Exercise goal: Give again only the lines beginning with the one that contains "for section in" and ending with the one that contains "in imported if"; include both of those lines.

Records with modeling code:
■ ■ ■ ■

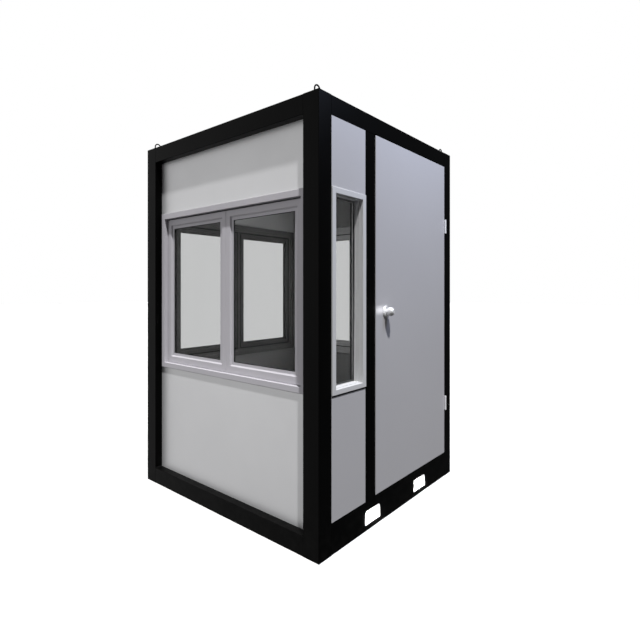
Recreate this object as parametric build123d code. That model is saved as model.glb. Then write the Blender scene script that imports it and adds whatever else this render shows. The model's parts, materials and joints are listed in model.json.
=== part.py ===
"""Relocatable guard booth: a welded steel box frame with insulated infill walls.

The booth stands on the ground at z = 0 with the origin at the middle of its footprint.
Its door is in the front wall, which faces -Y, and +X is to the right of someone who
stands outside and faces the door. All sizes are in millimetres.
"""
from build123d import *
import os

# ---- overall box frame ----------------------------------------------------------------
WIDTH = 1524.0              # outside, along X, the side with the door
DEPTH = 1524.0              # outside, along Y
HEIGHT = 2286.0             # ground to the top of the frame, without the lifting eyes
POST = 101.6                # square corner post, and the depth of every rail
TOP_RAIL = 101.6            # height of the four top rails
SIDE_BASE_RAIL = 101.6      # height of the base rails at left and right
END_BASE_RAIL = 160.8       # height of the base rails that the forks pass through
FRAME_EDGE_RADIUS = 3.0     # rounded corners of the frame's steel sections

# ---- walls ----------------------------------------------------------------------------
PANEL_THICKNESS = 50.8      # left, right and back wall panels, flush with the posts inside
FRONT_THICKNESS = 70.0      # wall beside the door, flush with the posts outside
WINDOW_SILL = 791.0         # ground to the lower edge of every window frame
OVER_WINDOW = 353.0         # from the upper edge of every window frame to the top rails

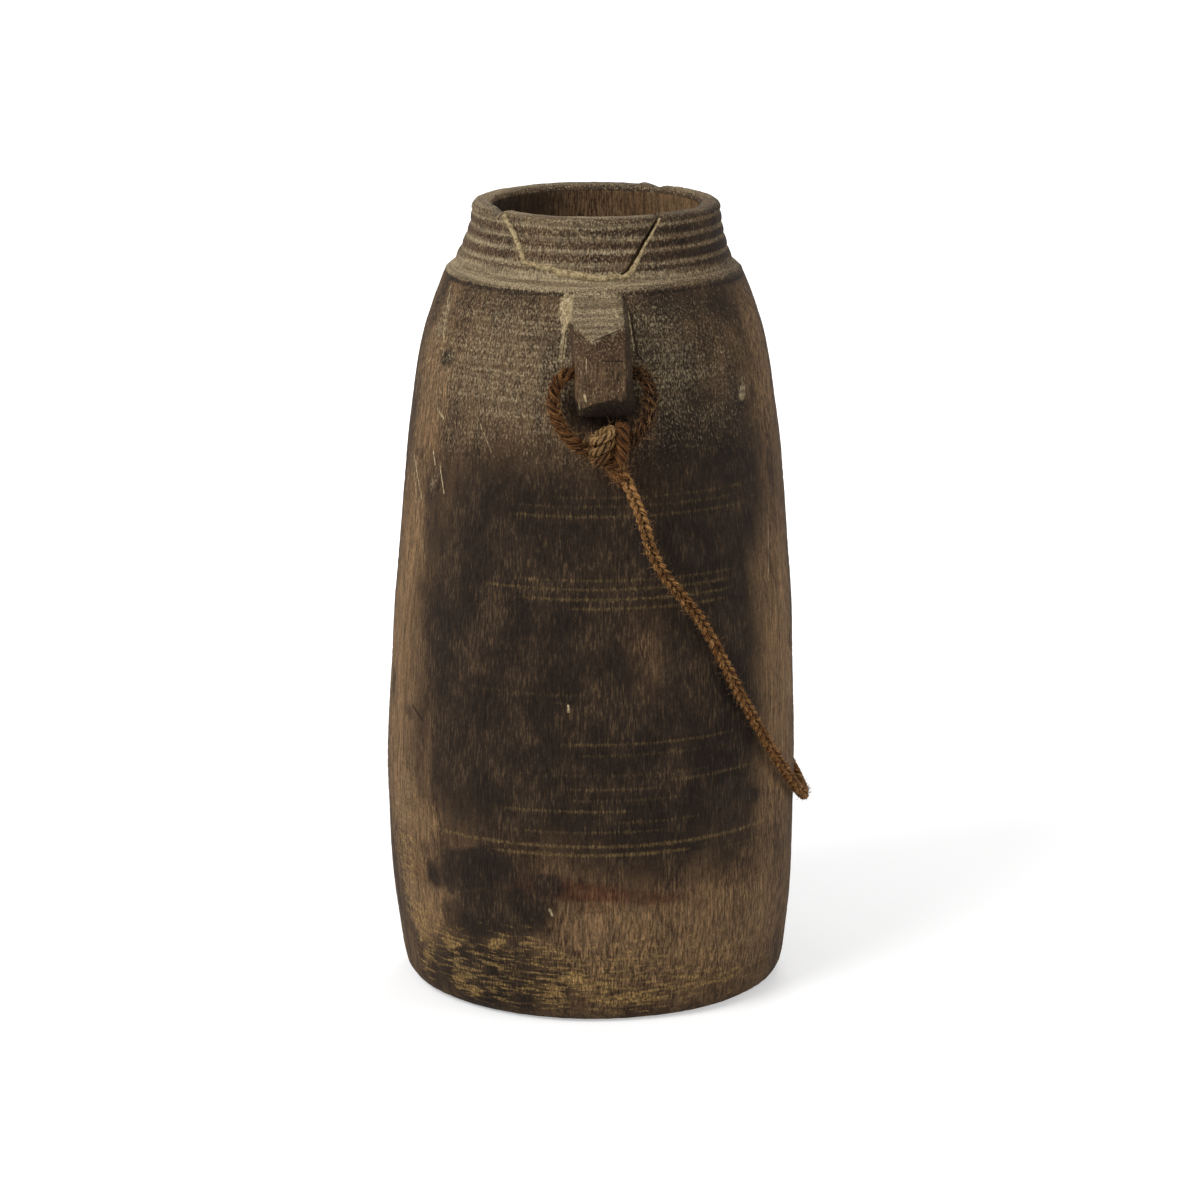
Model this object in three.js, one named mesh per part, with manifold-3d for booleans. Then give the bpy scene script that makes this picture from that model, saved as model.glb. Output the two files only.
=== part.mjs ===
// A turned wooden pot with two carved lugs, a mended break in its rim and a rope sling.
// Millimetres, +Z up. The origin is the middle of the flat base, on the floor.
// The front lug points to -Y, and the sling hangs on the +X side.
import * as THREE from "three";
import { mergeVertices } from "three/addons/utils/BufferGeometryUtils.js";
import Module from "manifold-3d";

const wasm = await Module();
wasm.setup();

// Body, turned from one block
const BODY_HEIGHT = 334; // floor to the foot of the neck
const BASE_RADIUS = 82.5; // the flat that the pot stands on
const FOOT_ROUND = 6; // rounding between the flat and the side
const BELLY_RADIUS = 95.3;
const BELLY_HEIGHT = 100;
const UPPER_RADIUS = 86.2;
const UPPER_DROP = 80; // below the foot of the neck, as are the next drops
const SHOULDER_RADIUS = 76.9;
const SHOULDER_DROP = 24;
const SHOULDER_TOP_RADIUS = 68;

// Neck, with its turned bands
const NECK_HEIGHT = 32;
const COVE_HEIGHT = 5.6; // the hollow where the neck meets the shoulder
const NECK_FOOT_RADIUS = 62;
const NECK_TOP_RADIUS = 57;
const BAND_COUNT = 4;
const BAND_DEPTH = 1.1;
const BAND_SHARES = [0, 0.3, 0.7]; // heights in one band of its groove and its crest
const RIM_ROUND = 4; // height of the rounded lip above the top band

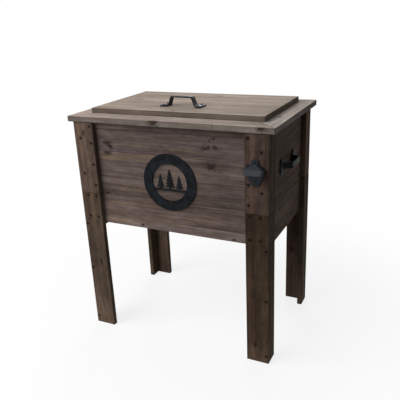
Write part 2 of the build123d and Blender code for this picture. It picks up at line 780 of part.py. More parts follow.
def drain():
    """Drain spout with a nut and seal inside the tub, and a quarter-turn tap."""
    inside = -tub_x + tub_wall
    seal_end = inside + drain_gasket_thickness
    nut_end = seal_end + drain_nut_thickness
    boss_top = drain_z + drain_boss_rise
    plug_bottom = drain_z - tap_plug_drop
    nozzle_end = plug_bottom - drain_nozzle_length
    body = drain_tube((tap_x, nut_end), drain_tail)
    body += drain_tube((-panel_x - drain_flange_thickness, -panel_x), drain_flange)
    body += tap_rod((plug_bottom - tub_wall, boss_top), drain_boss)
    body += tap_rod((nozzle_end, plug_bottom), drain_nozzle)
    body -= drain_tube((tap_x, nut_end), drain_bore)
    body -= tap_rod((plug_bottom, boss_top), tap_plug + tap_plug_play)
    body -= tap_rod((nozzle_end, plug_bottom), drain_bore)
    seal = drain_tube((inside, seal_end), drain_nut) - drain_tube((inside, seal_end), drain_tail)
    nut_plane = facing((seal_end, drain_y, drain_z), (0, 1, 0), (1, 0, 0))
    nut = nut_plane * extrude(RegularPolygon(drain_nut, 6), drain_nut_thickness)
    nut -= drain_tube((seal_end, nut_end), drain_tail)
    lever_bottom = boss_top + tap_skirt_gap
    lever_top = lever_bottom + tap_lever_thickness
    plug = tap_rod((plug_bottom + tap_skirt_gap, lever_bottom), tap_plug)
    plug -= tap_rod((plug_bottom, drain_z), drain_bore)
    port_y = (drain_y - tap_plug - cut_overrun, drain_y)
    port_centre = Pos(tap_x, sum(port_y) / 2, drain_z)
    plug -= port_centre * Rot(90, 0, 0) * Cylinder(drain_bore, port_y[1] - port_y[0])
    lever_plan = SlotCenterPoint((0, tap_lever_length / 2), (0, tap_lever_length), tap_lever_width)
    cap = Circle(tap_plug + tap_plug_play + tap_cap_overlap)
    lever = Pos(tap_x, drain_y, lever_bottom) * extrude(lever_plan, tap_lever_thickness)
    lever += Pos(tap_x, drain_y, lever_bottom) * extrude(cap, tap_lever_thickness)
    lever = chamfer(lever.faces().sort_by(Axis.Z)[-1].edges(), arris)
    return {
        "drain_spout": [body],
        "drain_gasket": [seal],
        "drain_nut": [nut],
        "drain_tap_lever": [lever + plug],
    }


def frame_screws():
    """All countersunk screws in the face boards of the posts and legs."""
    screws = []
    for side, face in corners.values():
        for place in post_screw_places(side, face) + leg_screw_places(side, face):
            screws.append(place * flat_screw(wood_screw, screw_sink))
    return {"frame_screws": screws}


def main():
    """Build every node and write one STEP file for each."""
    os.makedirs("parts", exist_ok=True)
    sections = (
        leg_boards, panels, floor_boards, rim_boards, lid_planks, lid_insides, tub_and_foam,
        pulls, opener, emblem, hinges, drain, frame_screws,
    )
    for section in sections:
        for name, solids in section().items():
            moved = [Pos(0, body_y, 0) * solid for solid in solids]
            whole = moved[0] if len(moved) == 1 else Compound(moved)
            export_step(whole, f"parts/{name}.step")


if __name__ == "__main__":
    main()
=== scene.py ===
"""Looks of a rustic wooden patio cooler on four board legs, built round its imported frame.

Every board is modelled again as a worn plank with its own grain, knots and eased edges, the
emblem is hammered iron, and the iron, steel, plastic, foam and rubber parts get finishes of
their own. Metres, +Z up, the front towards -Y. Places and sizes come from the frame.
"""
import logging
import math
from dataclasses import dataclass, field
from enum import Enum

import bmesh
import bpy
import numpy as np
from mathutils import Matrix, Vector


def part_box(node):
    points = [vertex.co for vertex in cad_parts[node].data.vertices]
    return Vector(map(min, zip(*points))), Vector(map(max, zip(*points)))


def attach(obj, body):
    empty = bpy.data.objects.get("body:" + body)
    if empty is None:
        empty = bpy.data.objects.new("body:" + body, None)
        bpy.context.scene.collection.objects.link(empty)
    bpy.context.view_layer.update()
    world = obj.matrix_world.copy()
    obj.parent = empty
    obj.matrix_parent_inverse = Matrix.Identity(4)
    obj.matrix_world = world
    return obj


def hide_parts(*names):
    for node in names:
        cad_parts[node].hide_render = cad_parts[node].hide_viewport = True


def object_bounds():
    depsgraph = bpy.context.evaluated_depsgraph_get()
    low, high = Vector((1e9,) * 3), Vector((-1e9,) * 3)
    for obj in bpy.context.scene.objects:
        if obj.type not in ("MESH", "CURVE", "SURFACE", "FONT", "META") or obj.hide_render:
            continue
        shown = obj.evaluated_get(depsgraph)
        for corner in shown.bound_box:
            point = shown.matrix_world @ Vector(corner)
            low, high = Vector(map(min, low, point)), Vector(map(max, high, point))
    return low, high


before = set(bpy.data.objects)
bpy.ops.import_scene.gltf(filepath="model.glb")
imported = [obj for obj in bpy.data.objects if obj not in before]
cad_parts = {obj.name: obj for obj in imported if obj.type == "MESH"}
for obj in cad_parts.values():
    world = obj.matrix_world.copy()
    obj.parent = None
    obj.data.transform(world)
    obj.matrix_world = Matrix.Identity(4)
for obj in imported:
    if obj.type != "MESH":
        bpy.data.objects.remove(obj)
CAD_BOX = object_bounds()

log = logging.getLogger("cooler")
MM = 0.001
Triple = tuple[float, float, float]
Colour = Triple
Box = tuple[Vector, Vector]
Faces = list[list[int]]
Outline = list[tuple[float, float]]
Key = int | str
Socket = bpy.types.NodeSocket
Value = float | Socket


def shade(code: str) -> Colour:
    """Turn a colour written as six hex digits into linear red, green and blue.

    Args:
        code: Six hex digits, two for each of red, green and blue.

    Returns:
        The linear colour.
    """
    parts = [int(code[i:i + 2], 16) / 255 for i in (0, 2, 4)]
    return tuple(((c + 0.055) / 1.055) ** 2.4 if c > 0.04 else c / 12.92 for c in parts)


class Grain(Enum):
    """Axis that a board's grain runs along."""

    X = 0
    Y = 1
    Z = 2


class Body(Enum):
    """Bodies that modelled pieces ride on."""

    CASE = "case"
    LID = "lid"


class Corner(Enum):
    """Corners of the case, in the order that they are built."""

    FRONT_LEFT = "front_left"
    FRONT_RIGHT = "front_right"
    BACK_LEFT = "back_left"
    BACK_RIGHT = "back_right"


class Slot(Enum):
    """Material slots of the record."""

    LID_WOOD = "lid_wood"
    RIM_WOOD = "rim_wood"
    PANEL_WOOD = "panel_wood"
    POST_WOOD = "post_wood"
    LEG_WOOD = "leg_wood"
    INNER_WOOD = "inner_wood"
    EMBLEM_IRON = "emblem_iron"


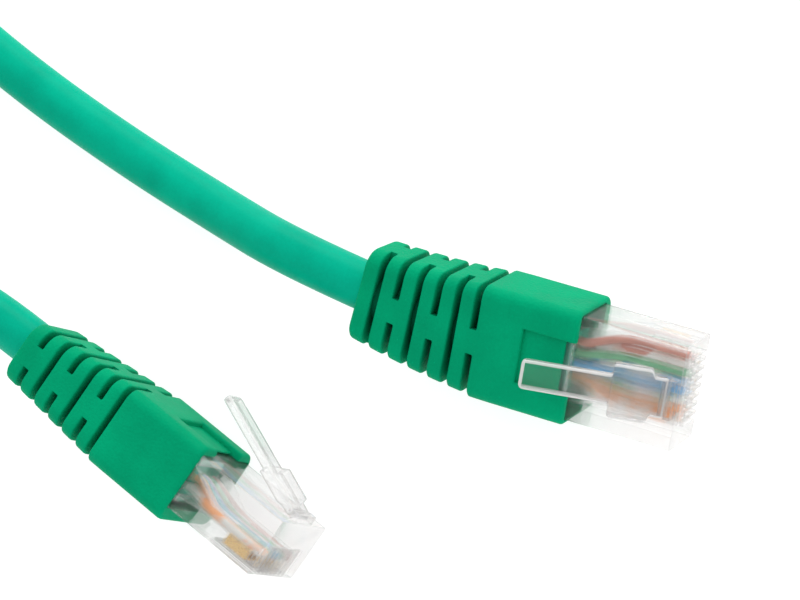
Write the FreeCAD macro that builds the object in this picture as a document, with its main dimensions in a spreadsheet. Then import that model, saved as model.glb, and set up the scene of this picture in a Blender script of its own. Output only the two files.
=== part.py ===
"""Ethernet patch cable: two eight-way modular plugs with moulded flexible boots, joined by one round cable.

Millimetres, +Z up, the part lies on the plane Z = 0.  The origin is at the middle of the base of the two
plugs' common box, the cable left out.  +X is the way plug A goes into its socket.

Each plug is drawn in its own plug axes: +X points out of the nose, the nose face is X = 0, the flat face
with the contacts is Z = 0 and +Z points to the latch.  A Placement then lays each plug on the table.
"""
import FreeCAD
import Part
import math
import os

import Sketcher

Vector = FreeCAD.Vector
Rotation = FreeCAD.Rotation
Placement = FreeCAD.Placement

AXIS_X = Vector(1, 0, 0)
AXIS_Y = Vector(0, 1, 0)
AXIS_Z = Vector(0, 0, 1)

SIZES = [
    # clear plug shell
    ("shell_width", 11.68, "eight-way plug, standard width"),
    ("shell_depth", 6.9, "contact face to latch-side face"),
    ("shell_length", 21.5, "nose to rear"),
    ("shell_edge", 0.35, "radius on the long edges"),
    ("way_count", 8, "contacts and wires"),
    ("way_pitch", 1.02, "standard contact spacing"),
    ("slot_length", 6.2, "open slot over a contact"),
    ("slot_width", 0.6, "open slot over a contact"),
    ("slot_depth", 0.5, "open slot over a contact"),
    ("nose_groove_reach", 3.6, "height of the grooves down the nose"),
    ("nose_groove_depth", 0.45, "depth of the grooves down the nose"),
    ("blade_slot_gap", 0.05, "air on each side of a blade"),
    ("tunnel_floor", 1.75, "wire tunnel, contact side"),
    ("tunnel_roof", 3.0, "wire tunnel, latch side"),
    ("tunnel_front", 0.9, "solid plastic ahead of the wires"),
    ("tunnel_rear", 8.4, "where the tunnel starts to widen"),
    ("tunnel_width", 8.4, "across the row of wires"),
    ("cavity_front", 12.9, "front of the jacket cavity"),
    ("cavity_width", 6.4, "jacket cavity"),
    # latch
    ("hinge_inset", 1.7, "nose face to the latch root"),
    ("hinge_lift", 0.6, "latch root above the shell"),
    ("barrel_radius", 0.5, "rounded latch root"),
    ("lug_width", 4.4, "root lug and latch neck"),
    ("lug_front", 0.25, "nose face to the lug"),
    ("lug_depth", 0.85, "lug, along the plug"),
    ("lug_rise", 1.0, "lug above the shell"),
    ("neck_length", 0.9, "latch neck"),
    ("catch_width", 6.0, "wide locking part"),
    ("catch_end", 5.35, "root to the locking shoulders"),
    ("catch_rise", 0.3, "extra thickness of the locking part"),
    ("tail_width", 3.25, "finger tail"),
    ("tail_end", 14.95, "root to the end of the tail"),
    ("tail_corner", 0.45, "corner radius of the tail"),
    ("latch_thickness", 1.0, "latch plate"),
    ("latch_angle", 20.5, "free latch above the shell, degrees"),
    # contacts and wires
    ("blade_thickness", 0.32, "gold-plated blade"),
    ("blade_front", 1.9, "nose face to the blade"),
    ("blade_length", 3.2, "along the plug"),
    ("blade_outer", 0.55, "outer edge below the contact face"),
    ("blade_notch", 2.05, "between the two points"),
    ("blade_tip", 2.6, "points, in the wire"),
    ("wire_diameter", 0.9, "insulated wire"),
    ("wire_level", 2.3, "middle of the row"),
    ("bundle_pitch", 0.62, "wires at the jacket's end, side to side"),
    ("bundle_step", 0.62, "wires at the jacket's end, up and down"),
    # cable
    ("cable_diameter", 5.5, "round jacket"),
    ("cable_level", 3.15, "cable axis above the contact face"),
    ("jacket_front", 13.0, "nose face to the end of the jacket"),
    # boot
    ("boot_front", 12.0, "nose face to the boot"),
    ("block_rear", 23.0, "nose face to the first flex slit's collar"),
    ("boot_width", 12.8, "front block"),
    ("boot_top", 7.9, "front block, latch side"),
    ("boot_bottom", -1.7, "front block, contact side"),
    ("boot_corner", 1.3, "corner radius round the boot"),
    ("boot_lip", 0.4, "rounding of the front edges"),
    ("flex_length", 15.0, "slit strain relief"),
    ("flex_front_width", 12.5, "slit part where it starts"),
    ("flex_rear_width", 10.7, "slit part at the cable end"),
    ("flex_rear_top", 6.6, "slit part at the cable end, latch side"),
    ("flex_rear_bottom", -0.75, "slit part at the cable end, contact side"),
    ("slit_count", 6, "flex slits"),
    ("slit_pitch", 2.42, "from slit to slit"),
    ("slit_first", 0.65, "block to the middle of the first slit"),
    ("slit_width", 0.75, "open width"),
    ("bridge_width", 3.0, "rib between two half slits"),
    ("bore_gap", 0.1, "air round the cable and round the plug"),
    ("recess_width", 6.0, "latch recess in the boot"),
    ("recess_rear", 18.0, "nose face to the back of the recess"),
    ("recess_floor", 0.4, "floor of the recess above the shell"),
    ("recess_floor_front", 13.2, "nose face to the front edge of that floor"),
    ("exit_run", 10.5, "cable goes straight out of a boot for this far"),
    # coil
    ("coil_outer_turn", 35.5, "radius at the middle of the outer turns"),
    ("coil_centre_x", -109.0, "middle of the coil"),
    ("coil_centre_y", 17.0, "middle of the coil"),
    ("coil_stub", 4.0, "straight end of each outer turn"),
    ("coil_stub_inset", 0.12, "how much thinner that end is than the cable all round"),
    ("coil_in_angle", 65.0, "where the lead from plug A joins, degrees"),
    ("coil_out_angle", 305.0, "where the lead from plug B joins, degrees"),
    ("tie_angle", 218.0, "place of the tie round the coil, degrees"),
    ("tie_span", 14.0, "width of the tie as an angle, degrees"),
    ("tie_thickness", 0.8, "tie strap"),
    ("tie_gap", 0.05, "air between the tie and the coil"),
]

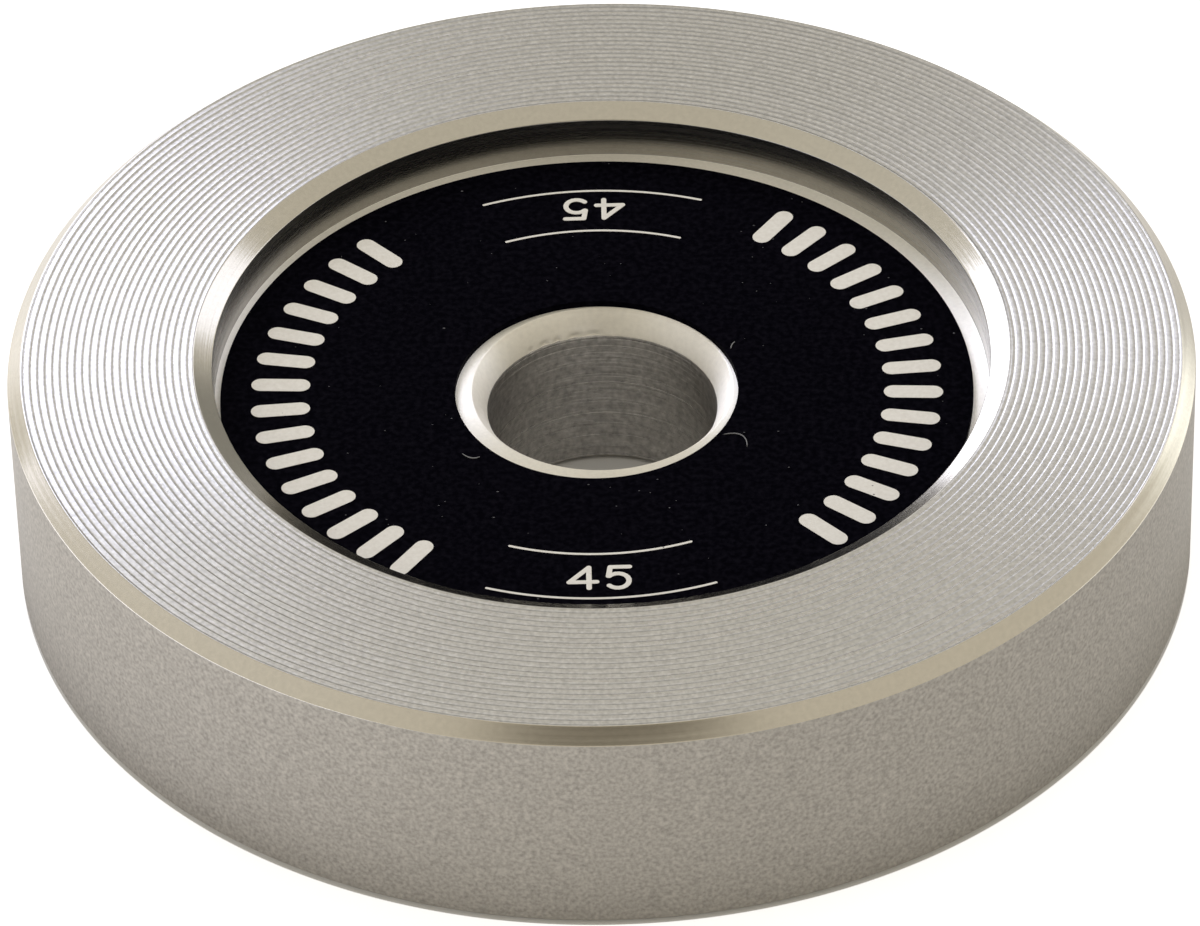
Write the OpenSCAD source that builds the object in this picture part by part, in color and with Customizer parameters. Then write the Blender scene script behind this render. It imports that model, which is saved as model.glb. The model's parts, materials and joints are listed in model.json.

■ ■ ■ ■

Expected answer:
    for section in sections:
        for name, solids in section().items():
            moved = [Pos(0, body_y, 0) * solid for solid in solids]
            whole = moved[0] if len(moved) == 1 else Compound(moved)
            export_step(whole, f"parts/{name}.step")


if __name__ == "__main__":
    main()
=== scene.py ===
"""Looks of a rustic wooden patio cooler on four board legs, built round its imported frame.

Every board is modelled again as a worn plank with its own grain, knots and eased edges, the
emblem is hammered iron, and the iron, steel, plastic, foam and rubber parts get finishes of
their own. Metres, +Z up, the front towards -Y. Places and sizes come from the frame.
"""
import logging
import math
from dataclasses import dataclass, field
from enum import Enum

import bmesh
import bpy
import numpy as np
from mathutils import Matrix, Vector


def part_box(node):
    points = [vertex.co for vertex in cad_parts[node].data.vertices]
    return Vector(map(min, zip(*points))), Vector(map(max, zip(*points)))


def attach(obj, body):
    empty = bpy.data.objects.get("body:" + body)
    if empty is None:
        empty = bpy.data.objects.new("body:" + body, None)
        bpy.context.scene.collection.objects.link(empty)
    bpy.context.view_layer.update()
    world = obj.matrix_world.copy()
    obj.parent = empty
    obj.matrix_parent_inverse = Matrix.Identity(4)
    obj.matrix_world = world
    return obj


def hide_parts(*names):
    for node in names:
        cad_parts[node].hide_render = cad_parts[node].hide_viewport = True


def object_bounds():
    depsgraph = bpy.context.evaluated_depsgraph_get()
    low, high = Vector((1e9,) * 3), Vector((-1e9,) * 3)
    for obj in bpy.context.scene.objects:
        if obj.type not in ("MESH", "CURVE", "SURFACE", "FONT", "META") or obj.hide_render:
            continue
        shown = obj.evaluated_get(depsgraph)
        for corner in shown.bound_box:
            point = shown.matrix_world @ Vector(corner)
            low, high = Vector(map(min, low, point)), Vector(map(max, high, point))
    return low, high


before = set(bpy.data.objects)
bpy.ops.import_scene.gltf(filepath="model.glb")
imported = [obj for obj in bpy.data.objects if obj not in before]
cad_parts = {obj.name: obj for obj in imported if obj.type == "MESH"}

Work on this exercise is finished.